Around 72 First Nations operate under the framework now. Another 53 are in the development stage.
“It is my claim, as well as other scholars, when institutions harmonize relationships between people with respect to things so it expands trade over increasing distances, with increasingly unfamiliar agents, that it’s an important component that not only leads to growth but improvement in human well-being,” Deaton said. “But when those institutions fail to do that, when they have a pernicious effect, when instead of co-operation and harmonization, there is dispute and conflict, then the effect is diminishing and localized exchanges that occur do not enhance health and welfare.”
African roots
Deaton’s interest in the role of institutions and regulations began in 1992 when working for the American Peace Corps., in Lesotho, South Africa. His project was to help set up rotation livestock grazing. It was believed improved livestock production and better local soil conditions would make the local people better off. But the grazing area fell under the authority of four different chiefs.

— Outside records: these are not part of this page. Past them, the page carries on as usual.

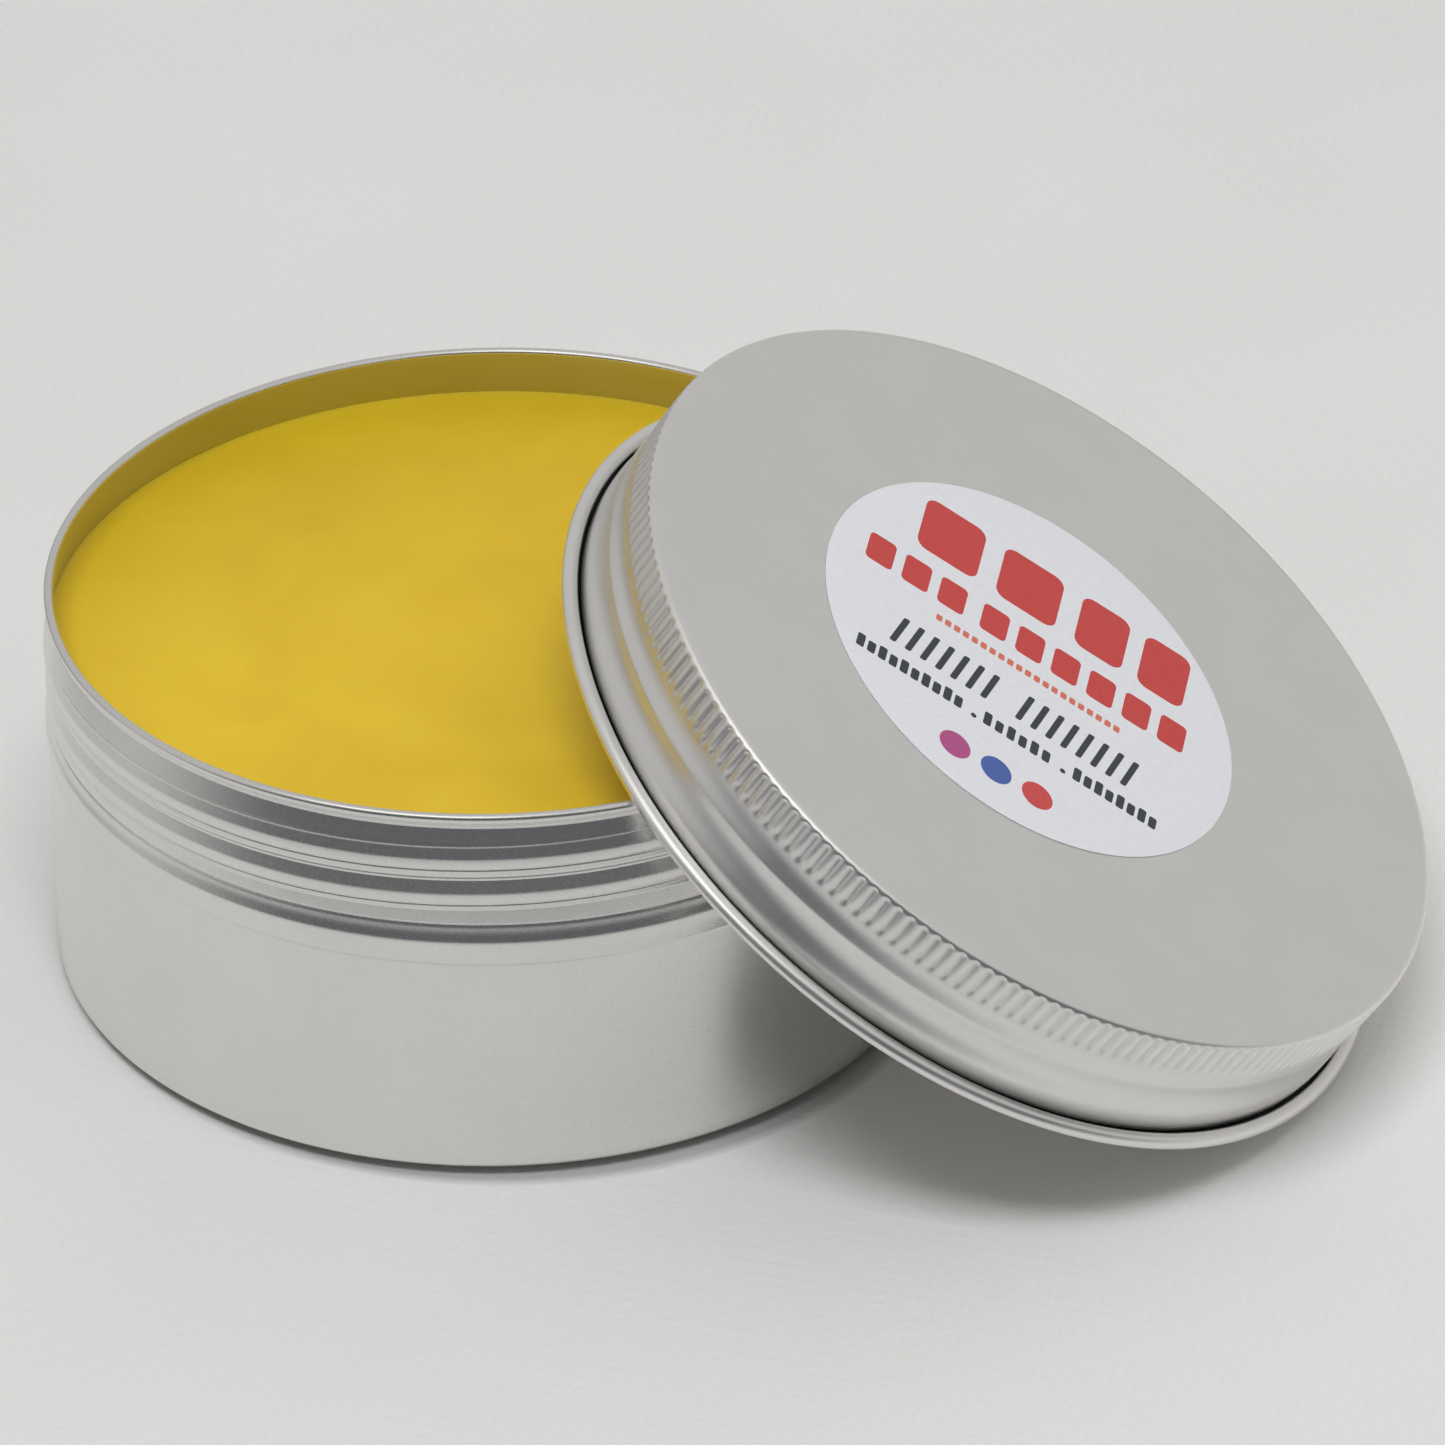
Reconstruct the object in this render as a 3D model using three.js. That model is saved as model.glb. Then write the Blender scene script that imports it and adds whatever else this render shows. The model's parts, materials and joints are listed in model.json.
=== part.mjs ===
// Round screw-top aluminium tin full of wax, with its lid off and leaning on the rim.
// Millimetres, +Z up. The origin is the centre of the tin's flat underside.
// +X points from the tin towards the leaning lid.

import * as THREE from "three";

// Tin: one drawn cup, straight wall, rolled thread below the rim.
const WALL = 0.35;
const BODY_R = 39.3;
const BASE_CORNER_R = 1.8;
const RIM_TOP_Z = 36.2;
const RIM_CURL_R = 0.4;
const RIM_CURL_CENTRE_R = 38.6;
const CREASE_Z = RIM_TOP_Z - 2 * RIM_CURL_R - 0.15;
const CREASE_R = 38.6;
const COLLAR_R = 38.78;
const COLLAR_Z = 35.1;
const NECK_TOP_R = 38.62;
const NECK_R = 38.97;
const NECK_TAPER_Z = 31.0;
const SHOULDER_TOP_Z = 25.3;
const SHOULDER_Z = 23.7;
const STOP_BEAD_Z = 22.9;
const STOP_BEAD_R = 39.4;
const STOP_BEAD_END_Z = 21.8;

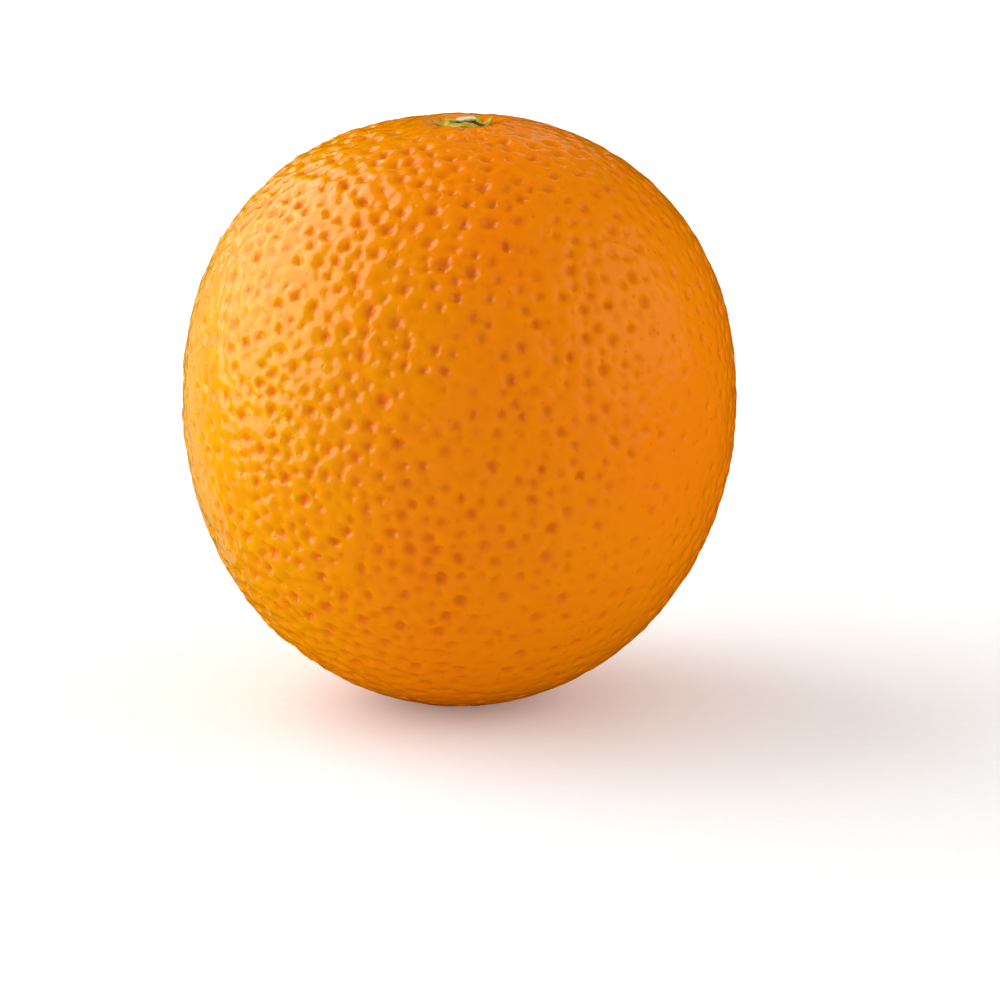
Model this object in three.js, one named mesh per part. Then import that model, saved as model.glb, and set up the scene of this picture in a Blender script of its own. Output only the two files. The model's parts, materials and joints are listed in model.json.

“These chiefs didn’t get along… and this project was a complete failure,” Deaton said.
He learned from that failure when working on his next assignment in a poor, rural area in eastern Kentucky’s Appalachia Mountains. Even though it was rural there were urban-like concentrations of homes, but without sewer and water infrastructure.
“When you flushed the toilet everything went straight into the stream… and this was leading to high fecal coliform counts in the river leading to drinking water quality problems,” Deaton said.
Nearby cities could extend their water and sewer services, but for a number of reasons, hadn’t.
“So we created, if you will, a new institution — a county-wide water and sewer district, to lead the existing municipalities to expand their water systems to regions like this,” he said. “Today there are close to 1,000 houses on water in this region because of the institutional innovation of the country water and sewer district.
“There were these gains from mutual co-operation from the exchange of services.”
The role of institutions and regulations in economics isn’t new. The late University of Manitoba agricultural economist the lecture series honours wrote about them.
“Clearly the institutional rigidities associated with regulations, standards and non-transferable status rights should continually be drawn to policy-makers…” Kraft wrote in 1991, Deaton noted.
“The most enduring intellectual capital that agricultural economists can provide to resolve sustainable agricultural issues will be through improved institutional arrangements. Now let us show our creativity by proposing new, imaginative institutional arrangements…”
Ag economics, farmers and First Nations
How did universities come to have Departments of Agricultural economics? And should this model be mirrored for Canada’s Indigenous population for similar reasons?
The first point is a question Brady Deaton, a University of Guelph agricultural economist, McCain Family Chair in Food Security and this year’s University of Manitoba Kraft Lecturer, put to T.K. (Sandy) Warley, a former head of the University of Guelph’s agricultural economics department.
Warley said they came about because rural people, including farmers, weren’t doing as well as others in society.
“I think about that a lot because the farm population today, with the families of the farm population is about 600,000, and those people are doing, thanks to the research that we continue doing, pretty good,” Deaton said. “They (farmers) would be comparable (now) to other people in terms of their income. We have twice as many… Indigenous people who seem to fit the mandate Sandy Warley suggested — a group of rural people, rural businesses and rural communities… that aren’t doing as well as other people.”